Karenanya bahasa dalam masyarakat selalu digunakan sesuai dengan situasi atau kondisi. Maksud dan tujuan sebuah pemakaian bahasa hanyalah untuk memperjelas bahwasannya banyak ragam dan variasi bahasa dalam pemakaiannya. Bahasa juga sebuah kebutuhan, kebutuhan untuk menyampaikan sebuah nuansa keindahan, kebutuhan untuk menyatakan sebuah keformalan atau keresmian seperti contoh yang sedikit saya paparkan sebelumnya, dll.
Kesimpulan :
Ada beberapa penggunaan bahasa yang tidak efektif pada saat kita mengucapkannya, maksudnya pada saat kita mengomunikasikan bahasa, bahasa yang sering kita gunakan adalah bahasa yang semacam tidak memberikan pelajaran atau manfaat, sehingga menurunkan kualitas bahasa kita. Berikut beberapa penggunaan bahasa yang tidak efektif yang sudah saya paparkan sebelumnya antara lain contohnya :
- Bahasa yang memuat tentang laranagan dan perintah dan hanya sebuah teori yang disampaikannya. Semisal, Khotbah, seharusnya yang disampaikan singkat dan tidak membosankan. Jika khotbah yang bertele-tele dapat menjadi obat tidur buat pendengarnya,sebenarnya dalam khotbah pendengar hanya menginginkan suatu perbuatan yang sesuai dengan anjuran kitab suci bukan hanya teori ataupun sekedar materi. Saya berpendapat bahwa situasi begini mayoritasnya akibat dari cara pengunaan bahasa yang tidak tepat dalam mengkomunikasikannya.
- Penggunaan bahasa yang secara gegabah, maksudnya bahasa adalah sebuah alat analisa dalam kebenaran proposi. Tetapi gegabah dalam hal ini ialah ketika ada orang yang sebenarnya tidak melakukan kesalahan tetapi orang lain mengira bahwa orang tersebut bersalah dan harus dihukum, karena terpengaruhnya penyampaian bahasa yang disampaikannya secara gegabah tanpa adanya pembuktian terlebih dahulu. Apakah memang benar dia bersalah atau tidak.
- Dalam berucap kita juga harus memperhatikan bahasa kita, bukan hanya berucap tetapi juga memberikan informasi. Agar tidak akan ada terjadinya kesalahartian dalam menyampaikan sebuah informasi. Maka dari itu kita harus menggunakan bahasa yang baik dan juga pemikiran yang jernih. Karena dalam berbahasa juga mengkaitkan pemikiran kita. Bahasa dan pikiran merupakan sebuah kesinambungan diantara keduanya. Jika bahasa kita baik pemikiran akan jernih.
DAFTAR PUSTAKA
Anwar Khaidir,1995, Sosiso-Kultural Masalah Bahasa,Yogyakarta: Gajah Mada University.

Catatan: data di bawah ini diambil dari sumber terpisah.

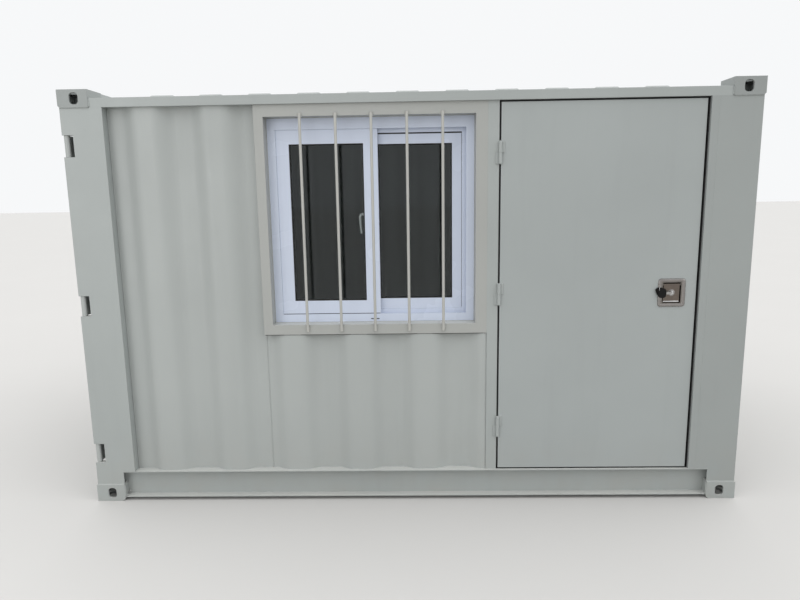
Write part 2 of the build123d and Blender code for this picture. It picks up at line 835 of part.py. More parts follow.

Muslich Masnur, 2012, Bahasa Indonesia Pada Era Globalisasi, Jakarta: PT Bumi Aksara.
Rahardi Kunjana, 2006, Dimensi-Dimensi Kebahasaan,Yogyakarta: Erlangga.
Sumarsono, 2014, Sosiolingustik, Yogyakarta: SABDA (Lembaga Studi Agama, Budaya dan Perdamaian).
M.Kuntarto Ninik, 2013, Cermat dalam Berbahasa Teliti dalam Berpikir, Jakarta: Mitra Wacana Media.
HP. Ahmad & Abuddah Alek, 2013, Lingustik Umum, Jakarta: Erlangga.